To break: 破 (po4) meaning break/smash. Musuli uses this to refer to individuals escaping (breaking out of) the effects of an array.

To activate: 布 (bu4) meaning lay out/spread out/arrange. I’ve chosen “activate” because geomancers in Copper Coins must not only design the physical feng shui elements, but also add their own magical approach to make it work.

To resolve: 解 (jie3) meaning solve/undo. Musuli uses this to refer to the ‘solving of a case’, in a way: geomancers must figure out, from beginning to end, what the array does, how it has been activated, and how it can be undone.
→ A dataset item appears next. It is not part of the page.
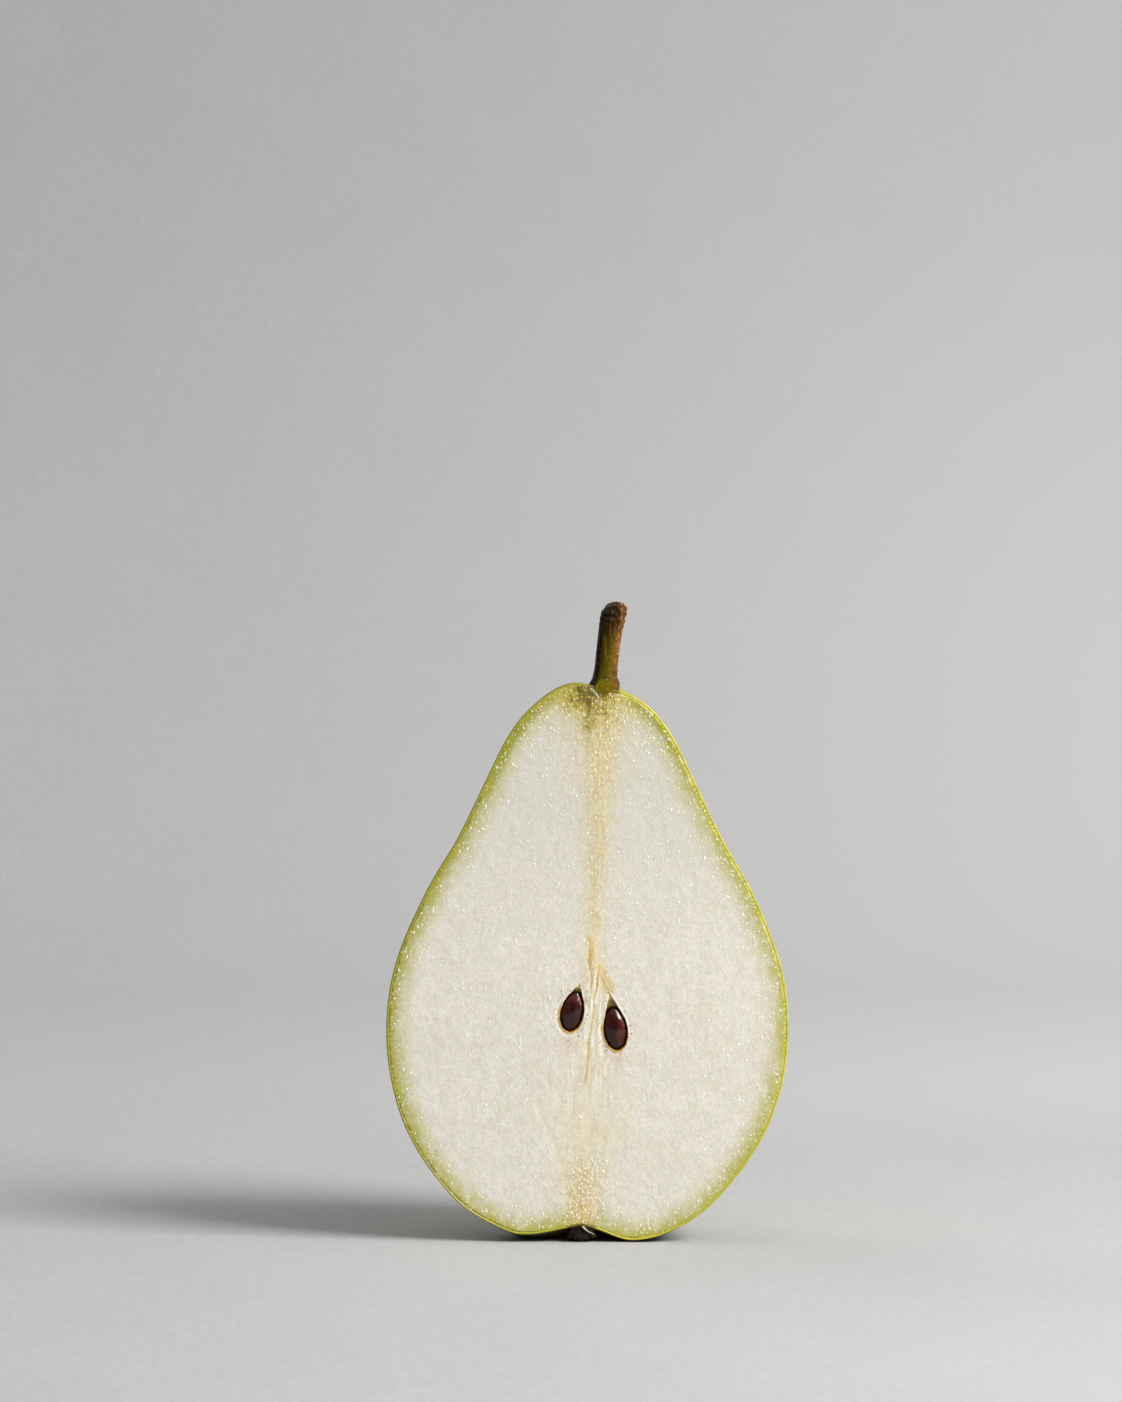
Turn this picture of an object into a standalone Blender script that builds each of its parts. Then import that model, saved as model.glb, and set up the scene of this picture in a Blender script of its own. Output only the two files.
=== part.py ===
"""A pear cut lengthwise: one half, standing on its base, with its stem, calyx and two seeds.

Metres, +Z up. The cut face looks towards -Y, and the origin is on the floor at the middle of the half.
"""

import math

import bmesh
import bpy
from mathutils import Matrix, Vector

MM = 0.001

# Driving dimensions of the fruit
HALF_DEPTH = 35.0 * MM  # from the cut face to the back of the skin
SEED_PROUD = 0.3 * MM  # how far the seeds stand out of the cut face
CUT_Y = (SEED_PROUD - HALF_DEPTH) / 2
CORE_FOOT_X = -1.0 * MM  # the core's line leans from the calyx to the stem
CORE_TOP_X = 3.0 * MM
CORE_TOP_Z = 97.0 * MM
GAP = 0.3 * MM  # between neighbouring pieces

# How finely each shape is divided
SPAN_STEPS = 3
ANGLE_STEPS = 34
RING_STEPS = 24
SEED_RINGS = 14

# The outline at the same features on three sides, from the calyx basin up to the stem, in millimetres:
# right edge (x, z), left edge (x, z), back (distance behind the cut, z)
OUTLINE_MM = (
    ((-1.0, 3.0), (-1.0, 3.0), (0.0, 3.0)),  # roof of the calyx basin
    ((1.9, 2.2), (-4.0, 2.4), (2.7, 2.2)),  # basin wall
    ((7.8, 0.35), (-9.9, 1.4), (9.2, -1.3)),  # lowest part of the lobes
    ((15.0, 2.1), (-14.6, 2.2), (17.2, -1.0)),
    ((22.3, 7.2), (-22.8, 7.2), (24.0, 6.2)),
    ((29.8, 17.0), (-30.2, 17.0), (30.5, 16.6)),
    ((33.8, 26.8), (-33.9, 26.8), (34.0, 26.8)),
    ((35.1, 37.8), (-35.1, 37.8), (35.0, 37.8)),  # widest
    ((33.7, 48.9), (-33.5, 48.9), (33.5, 48.9)),
    ((29.0, 61.1), (-28.4, 61.1), (28.6, 61.1)),
    ((23.5, 70.9), (-22.7, 70.9), (23.0, 70.9)),
    ((18.8, 80.7), (-17.9, 80.7), (18.3, 80.7)),  # neck
    ((15.3, 88.0), (-14.3, 88.0), (14.6, 88.0)),
    ((12.0, 92.7), (-10.9, 92.8), (11.2, 92.8)),
    ((8.9, 95.3), (-6.0, 96.9), (7.6, 95.9)),
    ((6.1, 96.5), (-1.7, 98.2), (4.0, 97.4)),  # shoulder around the stem
    ((3.0, 97.0), (3.0, 97.0), (0.0, 97.0)),  # dip under the stem
)

# Seeds: middle on the cut face (x, z), lean towards +X in degrees, width, thickness, length
SEEDS = {
    "seed_left": {"at": (-2.9, 40.5), "lean": 12.0, "size": (4.0, 2.8, 7.0)},
    "seed_right": {"at": (4.95, 37.3), "lean": -5.5, "size": (4.1, 2.8, 7.4)},
}
SEED_POINT = 0.35
# Pockets: foot and tip on the cut face (x, z), width and depth
POCKETS = {
    "pocket_left": {"foot": (-3.4, 36.3), "tip": (-1.8, 45.7), "size": (5.1, 3.9)},
    "pocket_right": {"foot": (5.3, 33.0), "tip": (3.9, 43.9), "size": (5.1, 3.9)},
}
POCKET_POINT = 0.6
POCKET_FORWARD = 0.15 * MM

# Stem: axis x, radius and height of each ring, from the foot in the flesh to the tip, in millimetres
STEM_BEHIND = 2.05 * MM
STEM_RINGS_MM = (
    (3.1, 1.2, 94.4),
    (3.0, 1.9, 94.9),
    (2.9, 2.3, 96.2),
    (2.9, 2.5, 97.4),
    (3.05, 2.2, 98.8),
    (3.2, 1.98, 100.2),
    (3.4, 1.95, 102.2),
    (3.65, 2.0, 104.6),
    (4.0, 2.08, 106.8),
    (4.4, 2.22, 109.2),
    (4.7, 2.05, 110.7),
    (4.95, 1.45, 111.7),
    (5.05, 0.7, 112.1),
)
SOCKET_TOP_MM = 99.0

# Calyx: the dried flower remnant, five lobes; radius, share of lobe and height of each ring, in millimetres
CALYX_X = -1.05 * MM
CALYX_LOBES = 5
CALYX_RINGS_MM = (
    (1.3, 0.00, 2.55),
    (1.9, 0.05, 2.2),
    (2.1, 0.12, 1.6),
    (1.8, 0.25, 0.9),
    (1.6, 0.35, 0.4),
)

# Linear colours, roughness
LOOKS = {
    "flesh": ((0.70, 0.66, 0.54, 1.0), 0.45),
    "skin": ((0.50, 0.52, 0.10, 1.0), 0.40),
    "stem_wood": ((0.11, 0.06, 0.02, 1.0), 0.60),
    "dry_calyx": ((0.03, 0.018, 0.014, 1.0), 0.80),
    "seed_coat": ((0.035, 0.008, 0.005, 1.0), 0.25),
}
SMOOTH_ANGLE = math.radians(40)


def clear_scene():
    for item in list(bpy.data.objects):
        bpy.data.objects.remove(item, do_unlink=True)


def material(name):
    colour, roughness = LOOKS[name]
    made = bpy.data.materials.new(name)
    made.use_nodes = True
    shader = made.node_tree.nodes["Principled BSDF"]
    shader.inputs["Base Color"].default_value = colour
    shader.inputs["Roughness"].default_value = roughness
    shader.inputs["Metallic"].default_value = 0.0
    made.diffuse_color = colour
    return made


def add_object(name, shape, looks, smooth=True):
    """Turn a bmesh into an object of that name with the given materials."""
    bmesh.ops.recalc_face_normals(shape, faces=shape.faces)
    mesh = bpy.data.meshes.new(name)
    shape.to_mesh(mesh)
    shape.free()
    for look in looks:
        mesh.materials.append(look)
    if smooth:
        mesh.shade_smooth()
        mesh.set_sharp_from_angle(angle=SMOOTH_ANGLE)
    made = bpy.data.objects.new(name, mesh)
    bpy.context.collection.objects.link(made)
    return made


def cut_away(target, cutter):
    """Take the cutter out of the target, and leave the cutter out of the model."""
    cutter.hide_render = True
    cutter.display_type = "WIRE"
    cut = target.modifiers.new(cutter.name, "BOOLEAN")
    cut.operation = "DIFFERENCE"
    cut.solver = "EXACT"
    cut.object = cutter


def smooth_path(points, steps):
    """Points along a smooth curve through the given ones, with that many steps in each span."""
    ends = [2 * points[0] - points[1], *points, 2 * points[-1] - points[-2]]
    path = []
    for before, start, end, after in zip(ends, ends[1:], ends[2:], ends[3:]):
        for step in range(steps):
            t = step / steps
            bend = (2 * before - 5 * start + 4 * end - after) * t * t
            twist = (3 * start - before - 3 * end + after) * t * t * t
            path.append((2 * start + (end - before) * t + bend + twist) / 2)
    path.append(points[-1])
    return path


def ring(centre, radius_x, radius_y, lobe=0.0, lobes=0):
    """A level ring of points, with optional lobes."""
    points = []
    for step in range(RING_STEPS):
        angle = 2 * math.pi * step / RING_STEPS
        swell = 1 + lobe * math.cos(lobes * angle)
        offset = Vector((radius_x * math.cos(angle), radius_y * math.sin(angle), 0.0))
        points.append(centre + offset * swell)
    return points


def body_over(rings, foot, tip):
    """A closed body over a row of rings, drawn to a point at each end."""
    shape = bmesh.new()
    loops = []
    for points in rings:
        corners = [shape.verts.new(point) for point in points]
        loops.append([shape.edges.new((a, b)) for a, b in zip(corners, corners[1:] + corners[:1])])
    for lower, upper in zip(loops, loops[1:]):
        bmesh.ops.bridge_loops(shape, edges=lower + upper)
    for loop, point in ((loops[0], foot), (loops[-1], tip)):
        end = shape.verts.new(point)
        for edge in loop:
            shape.faces.new((edge.verts[0], edge.verts[1], end))
    return shape


def teardrop(width, thickness, length, point):
    """An egg-shaped body along Z, more pointed at its top as point grows."""
    widest = math.acos(-point / (point + 2))
    full = math.sin(widest) * math.sin(widest / 2) ** point
    rings = []
    for step in range(1, SEED_RINGS):
        turn = math.pi * (1 - step / SEED_RINGS)
        share = math.sin(turn) * math.sin(turn / 2) ** point / full
        centre = Vector((0.0, 0.0, math.cos(turn) * length / 2))
        rings.append(ring(centre, width / 2 * share, thickness / 2 * share))
    half = Vector((0.0, 0.0, length / 2))
    return body_over(rings, -half, half)


def skin_point(right, left, back, angle):
    """A point of the skin at one level: angle 0 is the right edge of the cut, pi the left edge."""
    core_x = CORE_FOOT_X + (CORE_TOP_X - CORE_FOOT_X) * back.y / CORE_TOP_Z
    side = right if angle < math.pi / 2 else left
    away = math.sin(angle)
    x = core_x + (side.x - core_x) * abs(math.cos(angle))
    return Vector((x, CUT_Y + back.x * away, side.y * (1 - away) + back.y * away))


def fruit_shape():
    """The half's outside: lofted from edge to edge round the back, with one flat cut face."""
    sides = [[Vector(feature[i]) * MM for feature in OUTLINE_MM] for i in range(3)]
    levels = list(zip(*(smooth_path(side, SPAN_STEPS) for side in sides)))
    shape = bmesh.new()
    foot = shape.verts.new(skin_point(*levels[0], 0.0))
    tip = shape.verts.new(skin_point(*levels[-1], 0.0))
    rows = []
    for right, left, back in levels[1:-1]:
        angles = [math.pi * step / ANGLE_STEPS for step in range(ANGLE_STEPS + 1)]
        rows.append([shape.verts.new(skin_point(right, left, back, angle)) for angle in angles])
    for lower, upper in zip(rows, rows[1:]):
        for i in range(ANGLE_STEPS):
            shape.faces.new((lower[i], lower[i + 1], upper[i + 1], upper[i]))
    for row, end in ((rows[0], foot), (rows[-1], tip)):
        for i in range(ANGLE_STEPS):
            shape.faces.new((row[i], row[i + 1], end))
    cut_edge = [foot, *(row[0] for row in rows), tip, *(row[-1] for row in reversed(rows))]
    shape.faces.new(cut_edge).material_index = 1
    return shape


def block(low, high):
    """A plain box between two corners."""
    shape = bmesh.new()
    bmesh.ops.create_cube(shape, size=1.0)
    size = high - low
    bmesh.ops.transform(shape, matrix=Matrix.Diagonal((*size, 1.0)), verts=shape.verts)
    bmesh.ops.translate(shape, vec=(low + high) / 2, verts=shape.verts)
    return shape


def flesh_faces(shape):
    """Give every face the second material, so that what it cuts shows as flesh."""
    for face in shape.faces:
        face.material_index = 1
    return shape


def pocket_cutter(name, facts, looks):
    """The hollow of one seed chamber, opened by the cut."""
    foot = Vector((facts["foot"][0], 0.0, facts["foot"][1])) * MM
    tip = Vector((facts["tip"][0], 0.0, facts["tip"][1])) * MM
    width, depth = (value * MM for value in facts["size"])
    drop = teardrop(width, 2 * depth, (tip - foot).length, POCKET_POINT)
    cutter = add_object(name, flesh_faces(drop), looks)
    cutter.location = (foot + tip) / 2 + Vector((0.0, CUT_Y - POCKET_FORWARD, 0.0))
    cutter.rotation_euler.y = math.atan2(tip.x - foot.x, tip.z - foot.z)
    return cutter


def seed(name, facts, look):
    """One seed, sitting in its pocket and just proud of the cut face."""
    width, thickness, length = (value * MM for value in facts["size"])
    made = add_object(name, teardrop(width, thickness, length, SEED_POINT), [look])
    x, z = (value * MM for value in facts["at"])
    made.location = (x, CUT_Y - SEED_PROUD + thickness / 2, z)
    made.rotation_euler.y = math.radians(facts["lean"])
    return made


def stem_shape(swell=0.0, top_mm=None):
    """The stem's round body, or its foot up to top_mm, grown by swell."""
    rows = [row for row in STEM_RINGS_MM if top_mm is None or row[2] <= top_mm]
    axis = [Vector((x * MM, CUT_Y + STEM_BEHIND, z * MM)) for x, _, z in rows]
    rings = [ring(at, radius * MM + swell, radius * MM + swell) for at, (_, radius, _) in zip(axis, rows)]
    end = Vector((0.0, 0.0, 0.1 * MM + swell))
    return body_over(rings, axis[0] - end, axis[-1] + end)


def calyx_shape():
    """The dried flower remnant: a button with five lobes that open downwards."""
    rings = []
    for radius, lobe, height in reversed(CALYX_RINGS_MM):
        centre = Vector((CALYX_X, CUT_Y, height * MM))
        rings.append(ring(centre, radius * MM, radius * MM, lobe, CALYX_LOBES))
    low = Vector((CALYX_X, CUT_Y, 1.3 * MM))
    high = Vector((CALYX_X, CUT_Y, 2.65 * MM))
    return body_over(rings, low, high)


def build():
    clear_scene()
    looks = {name: material(name) for name in LOOKS}
    fruit_looks = [looks["skin"], looks["flesh"]]

    pear_half = add_object("pear_half", fruit_shape(), fruit_looks)
    below = block(Vector((-0.04, -0.04, -0.01)), Vector((0.04, 0.04, 0.0)))
    cut_away(pear_half, add_object("rest_plane", below, fruit_looks, smooth=False))
    for name, facts in POCKETS.items():
        cut_away(pear_half, pocket_cutter(name, facts, fruit_looks))
    socket = flesh_faces(stem_shape(GAP, SOCKET_TOP_MM))
    cut_away(pear_half, add_object("stem_socket", socket, fruit_looks))

    stem = add_object("stem", stem_shape(), [looks["stem_wood"]])
    calyx = add_object("calyx", calyx_shape(), [looks["dry_calyx"]])
    front = block(Vector((-0.05, CUT_Y - 0.02, -0.01)), Vector((0.05, CUT_Y, 0.12)))
    knife = add_object("knife_plane", front, [looks["flesh"]], smooth=False)
    cut_away(stem, knife)
    cut_away(calyx, knife)
    for name, facts in SEEDS.items():
        seed(name, facts, looks["seed_coat"])


build()
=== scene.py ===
import math

import bmesh
import bpy
import numpy as np
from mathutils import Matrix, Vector, noise
from mathutils.geometry import convex_hull_2d, delaunay_2d_cdt


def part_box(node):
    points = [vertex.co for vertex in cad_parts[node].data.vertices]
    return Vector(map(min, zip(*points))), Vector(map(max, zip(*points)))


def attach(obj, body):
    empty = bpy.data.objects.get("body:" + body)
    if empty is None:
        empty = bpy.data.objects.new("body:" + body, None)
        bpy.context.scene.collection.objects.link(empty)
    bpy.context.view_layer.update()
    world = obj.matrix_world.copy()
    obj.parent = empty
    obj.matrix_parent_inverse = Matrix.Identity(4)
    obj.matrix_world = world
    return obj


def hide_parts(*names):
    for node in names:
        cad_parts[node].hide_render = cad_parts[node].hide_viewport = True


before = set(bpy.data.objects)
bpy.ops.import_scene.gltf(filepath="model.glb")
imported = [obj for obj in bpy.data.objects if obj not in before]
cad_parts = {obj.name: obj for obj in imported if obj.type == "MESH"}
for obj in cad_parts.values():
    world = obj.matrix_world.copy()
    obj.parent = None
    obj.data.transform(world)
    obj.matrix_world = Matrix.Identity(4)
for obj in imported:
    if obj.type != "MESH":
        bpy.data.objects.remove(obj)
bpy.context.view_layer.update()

# Shapes are worked out in millimetres in the CAD's frame, and become metres when a mesh is made.
MM = 0.001
CUT_Y = (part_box("pear_half")[0] / MM).y  # the plane of the cut face, which looks towards -Y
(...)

To destroy: 毁 (hui3) meaning destroy/ruin. Musuli uses this to refer to the specific act of destroying an array, usually by taking apart the elements of the feng shui design that make it effective.

To take apart: 拆 (chai1) meaning take down/take apart. 

[h] The Chinese phrase here is “he couldn’t digest it.” 

[i] Musuli uses the Chinese insult “不是个东西” (bu2 shi4 ge dong1 xi), literally “to not be a thing”. 

[j] Musuli uses the insult 孙子 (sun1 zi), which literally means “grandson”. Using it implies that he is the person’s “grandfather”, i.e. their superior, who demands respect and deference. But here, it’s also wordplay because whoever came up with the technique was likely some elderly person’s grandchild, using their grandparent for their own ends.

[k] The Chinese phrase here is 屈尊 (qu1 zun1), a polite expression that means something like “to trouble oneself”.

[l] Musuli uses the Chinese insult 王八蛋 (wang4 ba1 dan4, literally “turtle’s egg”: a very common insult that has a close meaning to ‘asshole’ or ‘piece of shit’ in English.

[m] Here, the Chinese phrasing is 作孽 (zuo4 nie4), meaning to do evil –– but ‘evil’ is the ‘nie’ in ‘niezhang’.

[n] The Chinese phrase here is 恭候大驾 (gong1 hou4 da4 jia4), which comes from the longer phrase 恭候大驾光临 (... guang1 ling2) meaning “I respectfully await your honorable presence in my home” or other place –– i.e. a form of invitation toward a person of high status. 恭候 means “to respectfully await”; 大驾 indicates someone of very high standing (because traditionally the most important person takes the biggest carriage/palanquin); and 光临 is a very respectful way of saying “visit”, “arrival”, or “presence”. When Xuanmin says 恭候大驾, he refashions it for his context: he is sarcastically agreeing with Xue Xian that his behavior toward Xue Xian was unacceptable, and equally sarcastically accepts to be punished in the future –– i.e. he is awaiting/inviting Xue Xian, the person of high standing.